For this reason, every software leader should endeavour to find ways to keep both their individual teams as small as possible, as well as their total headcount. Interpersonal complexity increases combinatorially.

But this is in direct tension with the fact that creating a defensible business requires building a large system to address the essential complexity of a valuable (difficult) problem. If the problem could be solved by one or two people, it likely already would be.

#4 & 5: Implementation and Verification

Funnily enough, problems 4 and 5 are the easiest parts of creating a software solution, yet they’re the focus of most of the literature on creating software. Most books, articles, YouTube videos, and online courses are about implementation. How come? Probably because this part of the problem is easily repeatable, consistent, verifiable, and locally reproducible. I can run a Kubernetes cluster on my local, but not the customer’s mind.

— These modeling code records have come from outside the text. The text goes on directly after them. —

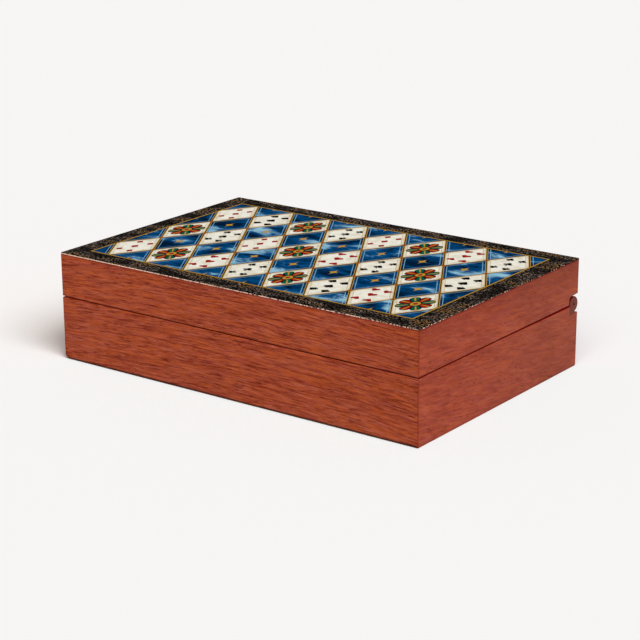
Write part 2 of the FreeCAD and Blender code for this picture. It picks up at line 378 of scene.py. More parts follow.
BOARDS = {
    "front": Board(
        "front_mahogany", "x", offset=3.1, contrast=1.0, rosy=0.0, pores=0.5, falloff_shade=0.0,
        seam=0.55, foot_shade=0.85, bow=-0.0003, lean=0.012,
    ),
    "back": Board(
        "back_mahogany", "x", offset=17.7, contrast=0.9, rosy=0.2, pores=0.5, falloff_shade=0.1,
        seam=0.3, foot_shade=0.7, bow=0.0003, lean=-0.01,
    ),
    "left": Board(
        "left_mahogany", "y", offset=29.3, contrast=0.4, rosy=0.8, pores=0.45, falloff_shade=0.2,
        seam=0.7, foot_shade=0.7, lean=0.06, fleck_lean=0.25,
    ),
    "right": Board(
        "right_mahogany", "y", offset=41.9, contrast=0.38, rosy=1.0, pores=0.6, falloff_shade=0.32,
        seam=1.0, foot_shade=0.15, lean=-0.12, fleck_lean=-0.26,
    ),
}


@dataclass
class Figure:
    """A noise in the wood: its size along the grain, across it and into the board, in mm."""

    along: float
    across: float
    into: float
    detail: float = 2.0
    roughness: float = 0.5
    distortion: float = 0.0
    follows: str = "grain"  # or "flecks" or "level"
    shifts: tuple = (0, 0)  # which way the board's offset moves it, along and into the board


FIGURES = {
    "ribbon": Figure(50, 4, 9, shifts=(1, 1)),
    "cloud": Figure(30, 22, 20, follows="level", shifts=(0, 1)),
    "streak": Figure(9, 0.85, 1.1, detail=3.0, roughness=0.65, shifts=(0, 1)),
    "line": Figure(36, 0.62, 0.9, shifts=(-1, 0)),
    "thread": Figure(8, 0.38, 0.4, roughness=0.6, shifts=(1, 0)),
    "hair": Figure(11, 0.22, 0.3, detail=1.0, shifts=(0, 1)),
    "mottle": Figure(15, 4, 9, detail=4.0, roughness=0.6, distortion=0.8, follows="flecks", shifts=(0, -1)),
    "fleck": Figure(4.5, 0.9, 1.2, follows="flecks", shifts=(0, -1)),
    "dash": Figure(3.4, 0.75, 0.9, follows="flecks", shifts=(-1, 0)),
    "pore": Figure(2.6, 0.22, 0.25, detail=1.0, follows="flecks", shifts=(0, 1)),
    "patch": Figure(26, 8, 9, shifts=(-1, 0)),
    "glow": Figure(12, 1.5, 2, detail=4.0, roughness=0.72, shifts=(-1, 1)),
}


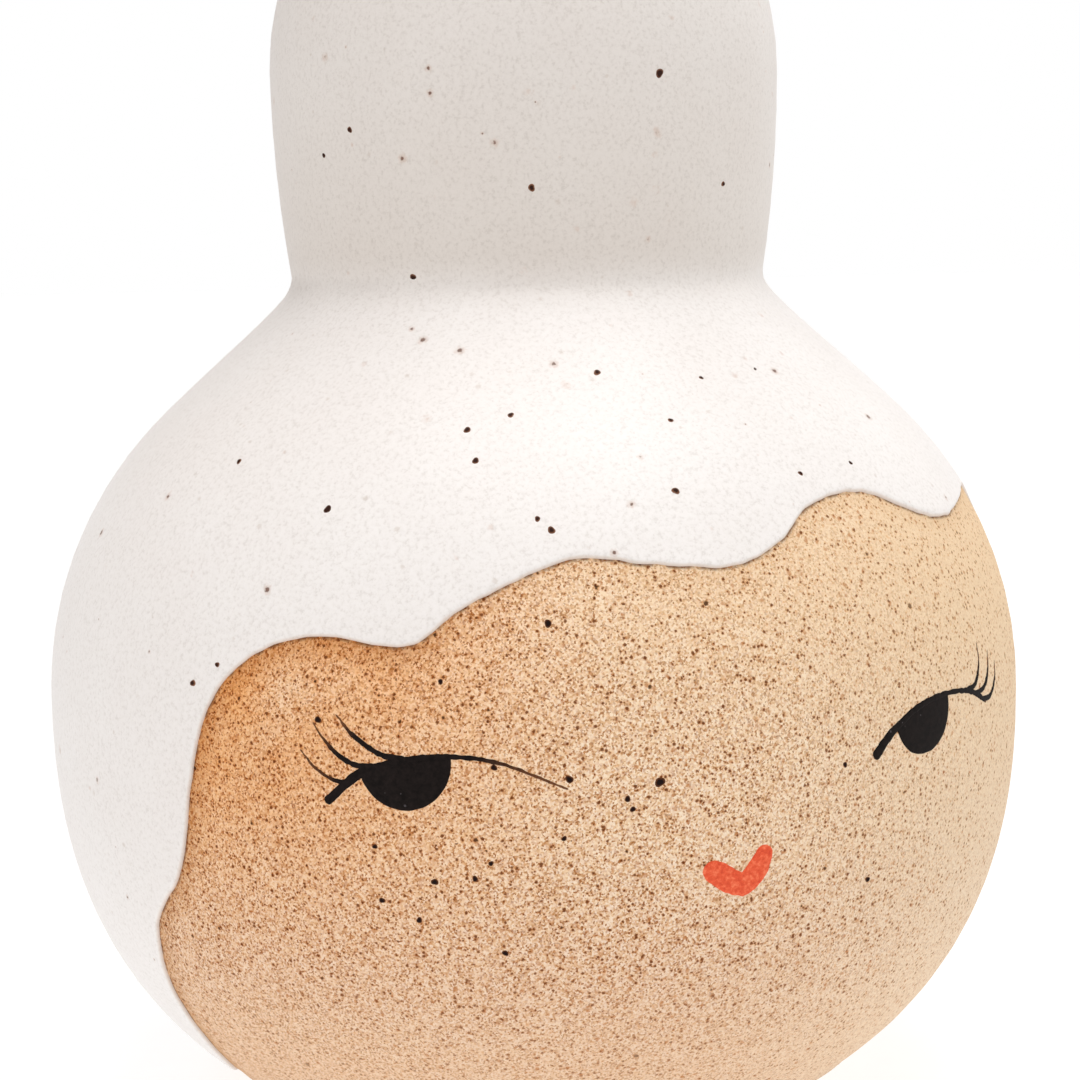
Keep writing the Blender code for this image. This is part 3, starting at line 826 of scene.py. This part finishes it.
def melted_iron(name, centre, rim):
    """Dark iron, lighter where it thins out at the rim of a speck."""
    nodes = Finish(name, 0.6, 0.08)
    mottle = nodes.noise(0.3 * MM, detail=2.0, roughness=0.7)
    body = nodes.math("MULTIPLY_ADD", mottle, 0.5, nodes.attribute("body"))
    colour = nodes.colours(body, (0.2, rim), (0.75, centre))
    return nodes.done(colour, nodes.bump(mottle, 0.06 * MM, 0.5), mottle)


def red_paint():
    """Red underglaze, brushed on unevenly."""
    nodes = Finish("red_underglaze_paint", 0.66, 0.3)
    bristle = nodes.noise(0.45 * MM, detail=3.0, roughness=0.7)
    colour = nodes.colours(bristle, (0.32, (0.70, 0.06, 0.018)), (0.5, (0.84, 0.105, 0.034)),
                           (0.68, (0.95, 0.22, 0.10)))
    return nodes.done(colour, nodes.bump(bristle, 0.1 * MM, 0.5), bristle)


# ---------------------------------------------------------------- stage

def camera():
    """Level with the waist and to the viewer's left of the face, tilted down and a little over."""
    distance = 250 * MM
    around = radians(-20.3)
    height = HEAD_CENTRE_Z + 49.3 * MM
    heading = radians(-20.5)
    tilt = radians(7.56)
    roll = radians(-1.06)
    spot = Vector((distance * sin(around), -distance * cos(around), height))
    lens = bpy.data.cameras.new("camera")
    lens.lens = 72.5
    lens.sensor_width = 36.0
    lens.clip_start = 0.01
    made = bpy.data.objects.new("camera", lens)
    turn = Matrix.Rotation(heading, 4, "Z") @ Matrix.Rotation(pi / 2 - tilt, 4, "X")
    made.matrix_world = Matrix.Translation(spot) @ turn @ Matrix.Rotation(roll, 4, "Z")
    bpy.context.scene.collection.objects.link(made)
    bpy.context.scene.camera = made


def soft_light(name, spot, target, size, watts, colour=(1.0, 1.0, 1.0)):
    lamp = bpy.data.lights.new(name, "AREA")
    lamp.shape = "DISK"
    lamp.size = size
    lamp.energy = watts
    lamp.color = colour
    made = bpy.data.objects.new(name, lamp)
    made.location = spot
    made.rotation_euler = (Vector(target) - Vector(spot)).to_track_quat("-Z", "Y").to_euler()
    bpy.context.scene.collection.objects.link(made)


def floor():
    """A plain pale table, lit a little from within like a light table."""
    half = 6.0
    points = [(-half, -half, 0), (half, -half, 0), (half, half, 0), (-half, half, 0)]
    made = mesh_object("floor", points, [(0, 1, 2, 3)], smooth=False)
    made.location.z = -0.05 * MM
    nodes = Finish("pale_table", 0.9, 0.1)
    paper = nodes.noise(4 * MM, detail=2.0)
    colour = nodes.colours(paper, (0.3, (0.31, 0.31, 0.31)), (0.7, (0.33, 0.33, 0.33)))
    nodes.shader.inputs["Emission Color"].default_value = (1.0, 1.0, 1.0, 1.0)
    distance = nodes.node("ShaderNodeVectorMath", operation="LENGTH")
    nodes.link(nodes.coordinates, distance.inputs[0])
    glow = nodes.ramp(distance.outputs["Value"], 0.1, 1.0, 0.79, 0.88)
    nodes.link(glow, nodes.shader.inputs["Emission Strength"])
    made.data.materials.append(nodes.done(colour, nodes.bump(paper, 0.1 * MM, 0.1), paper))


def studio():
    """A warm dim room that brightens towards the horizon, with a white backdrop behind the vase,
    and soft lights. The camera itself sees plain white all round."""
    world = bpy.data.worlds.new("studio")
    nodes = Nodes(world, "Generated")
    backdrop = nodes.node("ShaderNodeVectorMath", operation="DOT_PRODUCT")
    nodes.link(nodes.coordinates, backdrop.inputs[0])
    backdrop.inputs[1].default_value = (0.35, 0.937, 0.0)
    bright = nodes.math("MAXIMUM", nodes.ramp(nodes.axis("Z"), 0.3, 0.02),
                        nodes.ramp(backdrop.outputs["Value"], 0.86, 0.955))
    light = nodes.mix(bright, (0.36, 0.33, 0.31), (1.04, 1.04, 1.04))
    seen = nodes.node("ShaderNodeLightPath").outputs["Is Camera Ray"]
    light = nodes.mix(seen, light, (1.0, 1.0, 1.0))
    nodes.link(light, nodes.tree.nodes["Background"].inputs["Color"])
    bpy.context.scene.world = world
    bpy.context.scene.view_settings.view_transform = "Standard"
    middle = (0, 0, 0.07)
    soft_light("overhead", (0.02, -0.1, 0.74), middle, 0.6, 3.45)
    soft_light("right_back", (0.6, 0.25, 0.4), middle, 0.5, 0.5)
    soft_light("right", (0.6, -0.3, 0.3), middle, 0.5, 0.45, (0.9, 0.97, 1.0))
    soft_light("left", (-0.6, -0.32, 0.2), middle, 0.5, 0.5)


# ---------------------------------------------------------------- putting it together

def build_pot():
    clay = sandy_clay("bare_sandy_stoneware", flashed=True)
    under = sandy_clay("clay_under_glaze", flashed=False)
    finish_piece(head_clay(), clay, "bare_stoneware", "head_body")
    finish_piece(topknot_clay(), under, "bare_stoneware", "topknot_body")
    finish_piece(coil_clay(), under, "luting_clay", "neck_coil")
    finish_piece(hair_glaze(), white_glaze("white_satin_glaze", 0.48), "white_glaze", "hair_glaze")
    finish_piece(liner(), white_glaze("liner_gloss_glaze", 0.22), "liner_glaze", "liner_glaze")


def scatter_iron():
    in_clay = melted_iron("iron_in_clay", (0.012, 0.005, 0.004), (0.17, 0.055, 0.02))
    in_glaze = melted_iron("iron_in_glaze", (0.035, 0.013, 0.009), (0.32, 0.15, 0.085))
    finish_piece(iron_specks("clay_iron_specks", CLAY_SPECKS, 0, 3), in_clay, "bare_stoneware")
    finish_piece(iron_specks("glaze_iron_specks", GLAZE_SPECKS, GLAZE, 4), in_glaze, "white_glaze")


def paint_face():
    black = black_paint()
    red = red_paint()
    for seed, side in ((10, "left"), (50, "right")):
        lid = stroke(side + "_lid_stroke", LID_LINES[side], seed, PAINT * 1.15)
        finish_piece(lid, black, "black_underglaze", side + "_lid_line")
        iris = iris_patch(side + "_iris_paint", side, seed + 3)
        finish_piece(iris, black, "black_underglaze", side + "_iris")
        for number, points in enumerate(LASHES[side], start=1):
            lash = stroke(f"{side}_lash_stroke_{number}", points, seed + 5 * number + 4)
            finish_piece(lash, black, "black_underglaze", f"{side}_lash_{number}")
        dab = stroke(f"mouth_{side}_dab_paint", MOUTH_DABS[side], seed + 30)
        finish_piece(dab, red, "red_underglaze", f"mouth_{side}_dab")


camera()
studio()
floor()
build_pot()
scatter_iron()
paint_face()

That's not to say it isn't important. The people working on this part, the engineers, must have a thorough understanding of the fundamentals of their craft. The stronger their fundamentals, the more capable they are of reducing a problem to its essence and finding the simplest possible solution.

#6: Software Over Time

Problem 6 is the problem of our solution existing and changing over time. It is the fact that this whole process is recursive. Our software solution begets new problems, requiring us to either change our existing solution or implement new ones. This is where software engineering emerges out of programming over time.

Given that most of the complexity, and all of the value, of a software solution exists after it is delivered, this aspect is vitally important. Yet, humans tend to be bad at predictions and timescales. There is an enormous wealth of information addressing this problem from a technological perspective with engineering solutions, e.g. Site Reliability Engineering, but this problem also consists, perhaps equally, of an anthropological component.

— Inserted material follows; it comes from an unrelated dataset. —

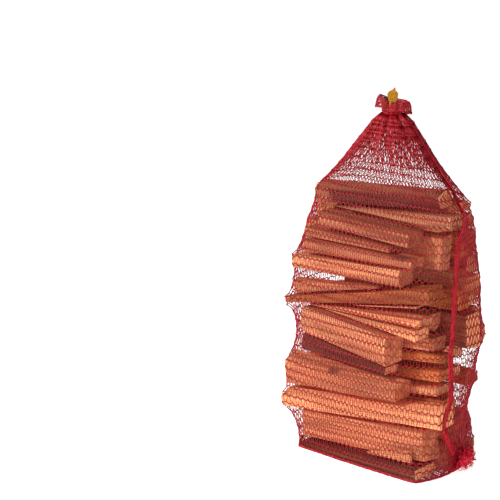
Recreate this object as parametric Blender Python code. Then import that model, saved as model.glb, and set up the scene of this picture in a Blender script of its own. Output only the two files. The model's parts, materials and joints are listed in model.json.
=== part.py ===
"""A net sack of kindling: split sticks stacked crosswise in a red knitted net bag, gathered by a yellow drawstring.

Metres, +Z up. X runs along the sticks, -Y is the front and the stack stands on z = 0.
"""

import math
from collections import namedtuple
from itertools import product

import bmesh
import bpy
import numpy as np
from mathutils import Matrix, Vector, noise
from mathutils.bvhtree import BVHTree

MM = 0.001

# Driving sizes, in millimetres as one would measure them on the sack
REFERENCE_X = 100.0  # heights of a stick's top edge are given at x = -100 and x = +100
STICK_GAP = 0.45  # air between neighbouring sticks
STATIONS = 5  # cross-sections along a stick
ROUGHNESS = 0.05  # how far a split face wanders inside its slot, as a share of the stick's half width
AXIS = (18.0, -12.0)  # middle of the sack in x and y
CORE = 70.0  # half length of the level line that the net's rays start from
ROUND = 60.0  # radius of the ends of the outline that spreads the rays evenly
NET_AROUND = 40  # facets of the net round the sack
NET_FINE = 3  # rays are cast this many times finer than the net's facets
EDGE_STEP = 5.0  # and the sticks' edges are sampled this far apart
RELAX_STEPS = 600
NET_THICKNESS = 1.0
NET_CLEARANCE = 1.3  # from the sticks to the inside of the net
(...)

Every technological component forms a feedback loop with the people working on it. The people working on it are in a feedback loop with their adjacent teams, the wider business, and the customers. The impact of supposedly technological choices such as branch protection rules or choosing an infrastructure-as-code (IaC) tool is mostly anthropological over a sufficient timescale. That branch protection rule will become your pull request review culture, which will become your team dynamics and hierarchy. That IaC tool choice might determine whether your teams become siloed.

Who Solves These Problems?

When we look at the approach of the people solving these problems, a maturity model emerges. One I see professionals grow through over time. This model consists of three archetypes.

First is the coder, who focuses on problem #4, and a little on #5. Their impact is largely out of their hands, they simply implement the solutions asked of them.

Next is the software engineer, who focuses on problems 4, 5, and 6. They also start thinking about problems 2 and 3, and sometimes problem 1. This person is increasing their impact over time, rather than optimising for the short term.

Finally, we have the product engineer. This person works to solve all six problems. They’re not just leveraging their impact over time, but also in multiple social dimensions. They build trust within their organisation to improve the multidimensional fitness of their solutions by receiving candid feedback, as well as vulnerable expressions of the problems and concerns faced by their colleagues. They also know they need trust across the organisation because aspects of their solution will inevitably be incorrect. Without sufficient trust, they won't get the opportunity to improve their solution. Product engineers aren't just communicating within their group, but also with customers. They know the human context where their solution is used will determine its usefulness. They’re deadly focused on understanding the problem.

Ultimately, the lesson in all of this is that anyone working in software needs to aspire to better understand people. To become a better communicator, to grow their empathy, to become a better person. The technology is just the tool. It's not enough to love our tools, or even the solutions they create. We need to love the people we're building software with, and the people we're building software for.